Pinterest's AI enhancements, like visual recommendations and AR try-ons, are early innings, potentially lifting ad efficiency by 30% over five years. Globally, only 20% of users are monetized, leaving room in markets like India and Brazil. A decade out, as short-form video fatigue sets in, Pinterest's evergreen, positive-feed model could pull users from TikTok, sustaining 20% earnings growth.
At 0.70 PEG, it trades as if growth stalls, ignoring $2.6 billion in cash for acquisitions or R&D. Competition from Instagram is real, but Pinterest's female-skewed, high-intent audience fosters loyalty. For buy-and-hold types, it's a stealth play on the creator economy's next phase.
Micron Technology (MU)
Micron Technology is a leader in memory chips, powering everything from smartphones to data centers with its DRAM and NAND products. The AI surge has supercharged demand for high-bandwidth memory (HBM), where Micron holds a growing slice, but the stock remains grounded by cyclical industry fears.
Trading at a PEG ratio of 0.70, it's cheaper than most tech hardware plays, offering a rare entry point into the semiconductor upcycle. Analysts peg long-term EPS growth at 40%, driven by AI infrastructure buildouts that could double data center spending by 2030.

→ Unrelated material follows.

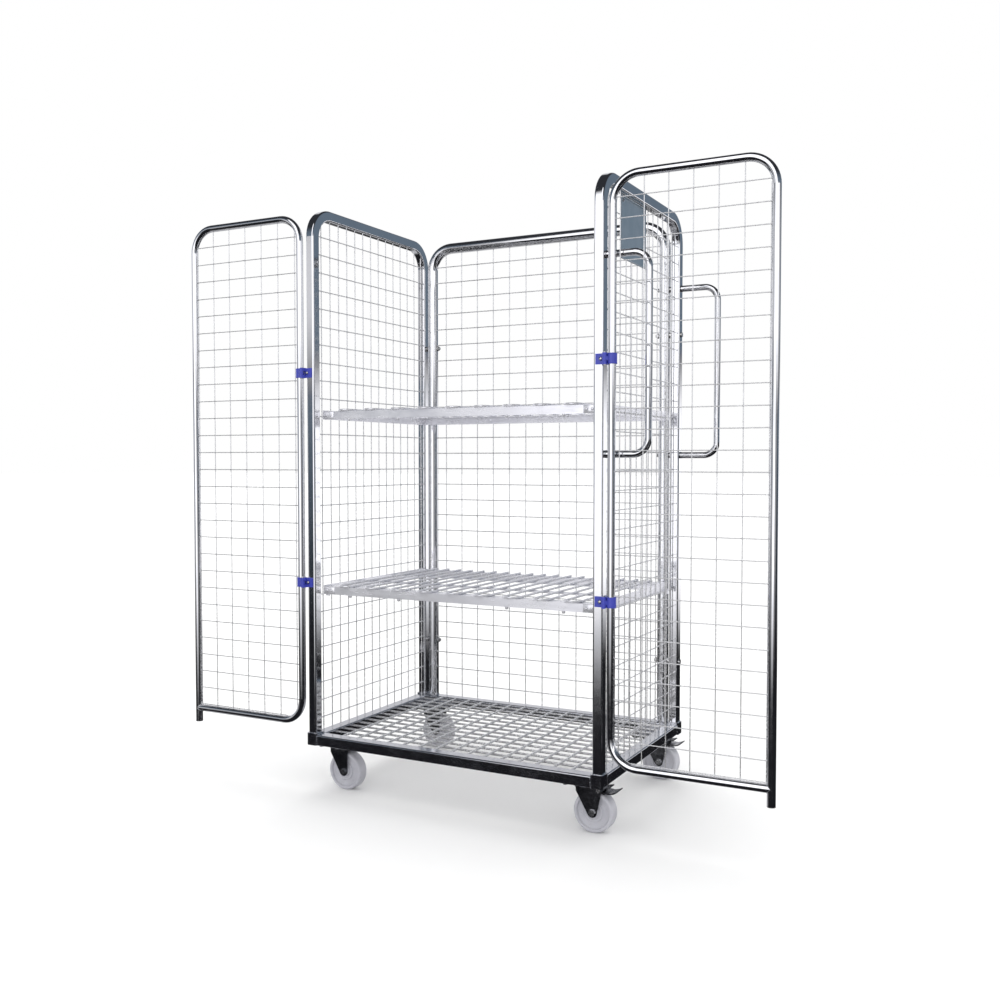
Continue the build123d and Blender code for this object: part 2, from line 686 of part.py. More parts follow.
def castor_wheel(cx, cy):
    """Solid polyamide wheel: rounded tread, thinner web, raised hub rings."""
    profile = [
        (AXLE_R + RUN_GAP, -HUB_HALF), (13, -HUB_HALF), (14.5, -16.5), (14.5, -13.5), (19, -13.5),
        (20, -15), (24, -15), (25.5, -12.5), (42, -12.5), (44.5, -WHEEL_HALF), (49, -WHEEL_HALF),
    ]
    mirrored = [(r, -y) for r, y in reversed(profile)]
    with BuildPart() as wheel:
        with BuildSketch(at(cx + TRAIL, cy, WHEEL_R, (0, 0, 1))):
            with BuildLine():
                Polyline(*profile)
                ThreePointArc((49, -WHEEL_HALF), (WHEEL_R - 1.1, -15), (WHEEL_R, -11.5))
                Line((WHEEL_R, -11.5), (WHEEL_R, 11.5))
                ThreePointArc((WHEEL_R, 11.5), (WHEEL_R - 1.1, 15), (49, WHEEL_HALF))
                Polyline(*mirrored)
                Line(mirrored[-1], profile[0])
            make_face()
        revolve(axis=Axis((cx + TRAIL, cy, WHEEL_R), (0, 1, 0)))
    return wheel


def castor_axle(cx, cy):
    x = cx + TRAIL
    with BuildPart() as axle:
        rod((x, cy - LEG_OUT, WHEEL_R), (x, cy + LEG_OUT + 7, WHEEL_R), AXLE_R)
        for side, length in ((-1, 4.5), (1, 5.5)):
            plane = at(x, cy + side * LEG_OUT, WHEEL_R, (0, side, 0))
            with BuildSketch(plane):
                RegularPolygon(NUT_R, 6)
            extrude(amount=length)
    return axle


def brake_pedal(cx, cy):
    """Two-leaf brake pedal on a cross barrel, with the shoe that presses on the tread."""
    px = cx + PEDAL_X
    with BuildPart() as pedal:
        rod((px, cy - 18.5, PEDAL_Z), (px, cy + 18.5, PEDAL_Z), 5.2)
        with BuildSketch(at(cx, cy - 18.5, 0, (0, 1, 0))):
            with BuildLine():
                Polyline(
                    (PEDAL_X, -105), (54, -104.5), (54, -101), (59, -101), (61, -103.5), (62, -104),
                    (62, -107), (PEDAL_X, -109), (PEDAL_X, -105),
                )
            make_face()
        extrude(amount=37)
        with BuildSketch(at(cx, cy - 22, 0, (0, 1, 0))):
            with BuildLine():
                Polyline(
                    (54.5, -104.5), (72, -103.5), (84, -106), (92, -110.5), (92, -113), (83, -109),
                    (72, -106.5), (54.5, -107.8), (54.5, -104.5),
                )
            make_face()
        extrude(amount=44)
        with BuildSketch(at(cx, cy - 18.5, 0, (0, 1, 0))):
            with BuildLine():
                Polyline(
                    (PEDAL_X, -112), (58, -114.5), (71, -117.5), (71, -119.8), (57, -117.3),
                    (PEDAL_X, -115), (PEDAL_X, -112),
                )
            make_face()
        extrude(amount=37)
        bore((px, cy - 20, PEDAL_Z), (px, cy + 20, PEDAL_Z), 3 + RUN_GAP)
    return pedal


def pedal_pin(cx, cy):
    px = cx + PEDAL_X
    with BuildPart() as pin:
        rod((px, cy - LEG_OUT - 1, PEDAL_Z), (px, cy + LEG_OUT + 1, PEDAL_Z), 3)
        for side in (-1, 1):
            y = cy + side * LEG_OUT
            rod((px, y, PEDAL_Z), (px, y + side * 2, PEDAL_Z), 5)
    return pin


for name, (sx, sy) in CASTORS.items():
    cx = sx * CASTOR_X
    cy = sy * CASTOR_Y
    save(castor_fork(cx, cy, sx > 0), "fork_" + name)
    save(castor_wheel(cx, cy), "wheel_" + name)
    save(castor_axle(cx, cy), "axle_" + name)
    if sx > 0:
        save(brake_pedal(cx, cy), "brake_pedal_" + name)
        save(pedal_pin(cx, cy), "pedal_pin_" + name)
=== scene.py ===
import json
import math
import random

import bmesh
import bpy
from mathutils import Matrix, Vector


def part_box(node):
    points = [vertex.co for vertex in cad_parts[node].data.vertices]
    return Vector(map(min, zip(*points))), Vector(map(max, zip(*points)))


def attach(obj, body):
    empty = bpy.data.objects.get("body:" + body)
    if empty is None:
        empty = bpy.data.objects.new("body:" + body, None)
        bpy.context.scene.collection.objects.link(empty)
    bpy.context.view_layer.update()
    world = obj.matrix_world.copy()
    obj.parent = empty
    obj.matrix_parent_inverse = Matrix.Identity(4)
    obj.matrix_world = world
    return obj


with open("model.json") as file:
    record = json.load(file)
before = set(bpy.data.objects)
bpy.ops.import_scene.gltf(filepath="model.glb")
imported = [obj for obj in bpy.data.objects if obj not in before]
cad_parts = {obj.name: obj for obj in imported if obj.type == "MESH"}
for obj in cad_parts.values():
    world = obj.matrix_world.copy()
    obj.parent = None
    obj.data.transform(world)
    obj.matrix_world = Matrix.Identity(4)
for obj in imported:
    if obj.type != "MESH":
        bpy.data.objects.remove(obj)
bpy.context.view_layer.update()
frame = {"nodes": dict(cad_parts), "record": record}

nodes = frame["nodes"]
random.seed(7)

# ---- camera: at eye height in front of the right corner, looking slightly down ----
CAMERA_PLACE = (1.4017, -2.6693, 0.9263)
CAMERA_YAW = math.radians(27.62)
CAMERA_PITCH = math.radians(-2.14)
CAMERA_LENS = 37.97

camera_data = bpy.data.cameras.new("camera")
camera_data.lens = CAMERA_LENS
camera_data.sensor_width = 36.0
camera = bpy.data.objects.new("camera", camera_data)
camera.location = CAMERA_PLACE
camera.rotation_euler = (math.pi / 2 + CAMERA_PITCH, 0, CAMERA_YAW)
bpy.context.scene.collection.objects.link(camera)
bpy.context.scene.camera = camera
bpy.context.scene.view_settings.view_transform = "Standard"


# ---- small helpers for node trees ----
class Tree:
    """Adds nodes to a node tree, with links given as inputs."""

    def __init__(self, tree):
        self.tree = tree
        tree.nodes.clear()

    def put(self, kind, inputs=None, **settings):
        node = self.tree.nodes.new(kind)
        for key, value in settings.items():
            setattr(node, key, value)
        for key, value in (inputs or {}).items():
            socket = node.inputs[key]
            if isinstance(value, bpy.types.NodeSocket):
                self.tree.links.new(value, socket)
            else:
                socket.default_value = value
        return node

    def math(self, operation, a, b=0.0, c=0.0, clamp=False):
        node = self.put("ShaderNodeMath", {0: a, 1: b, 2: c}, operation=operation, use_clamp=clamp)
        return node.outputs[0]

    def step(self, value, low, high, to_low=0.0, to_high=1.0):
        """A smooth step of value from low to high."""
        inputs = {"Value": value, "From Min": low, "From Max": high, "To Min": to_low, "To Max": to_high}
        return self.put("ShaderNodeMapRange", inputs, interpolation_type="SMOOTHSTEP").outputs[0]

    def noise(self, vector, scale, detail=3.0, rough=0.5):
        inputs = {"Vector": vector, "Scale": scale, "Detail": detail, "Roughness": rough}
        return self.put("ShaderNodeTexNoise", inputs).outputs[0]

    def mix(self, factor, a, b):
        node = self.put("ShaderNodeMix", {0: factor, 6: a, 7: b}, data_type="RGBA")
        return node.outputs[2]


# ---- studio: white to the eye and to matt surfaces, and a room of soft light for plating to mirror ----
# Light panels round the horizon, placed and dimmed as listed. Azimuth is clockwise from +Y, so 180 faces
# the front. Each panel is azimuth, half width and softness, then low and high elevation and softness, all
# in degrees, and strength.
PANELS = (
    (181.5, 26, 4, -9, 55, 5, 1.45),
    (229, 17, 4, 5, 14, 3.5, 0.70),
    (230, 8, 2, -9, 4, 4, 0.60),
    (128, 28, 6, 4, 17, 3, 1.25),
    (139, 20, 10, -8, 4, 4, 0.36),
    (80, 20, 8, 4, 14, 4, 0.45),
    (27, 19, 5, -8, 4, 3, 1.30),
    (334, 28, 8, 1, 42, 6, 0.75),
    (285, 24, 8, -6, 22, 5, 1.10),
    (312, 56, 12, -52, -16, 7, 0.50),
)
ROOM_FLOOR = (0.012, 0.012, 0.014, 1)
ROOM_WALL = (0.135, 0.175, 0.215, 1)
ROOM_ROOF = (0.03, 0.032, 0.036, 1)
PANEL_TINT = (1.0, 1.0, 1.04, 1)
WHITE = (1, 1, 1, 1)
SOFT_FILL = 1.16
SUN_POWER = 0.55
SUN_WIDTH = math.radians(34)
SUN_HEADING = (0.30, -0.42, -1.0)
FLOOR_GREY = (0.9, 0.9, 0.9, 1)
FLOOR_HALF = 60.0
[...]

Micron's edge comes from its end-to-end manufacturing, allowing quick pivots to high-margin products like HBM3E chips for Nvidia's (NASDAQ:NVDA) GPUs. Fiscal 2025 earnings beat expectations, with revenue up 49% year-over-year, thanks to recovering PC and server markets. Looking ahead, the company's $8 billion capex spending targets 50% HBM capacity growth by 2026, positioning it to capture AI's voracious data needs.
Over a decade, as edge computing and autonomous vehicles proliferate, Micron's total addressable market could expand from $150 billion to $300 billion. At 0.70 PEG, the stock implies muted growth -- far below forecasts -- creating an asymmetrical opportunity for holders. Challenges like trade tensions with China loom, but diversified fabs in the U.S. and Europe mitigate risks.
With $10.3 billion in cash, equivalents, and short-term investments, Micron can weather downturns while rewarding shareholders through share repurchases. This isn't a speculative bet; it's a foundational AI enabler undervalued for the long game.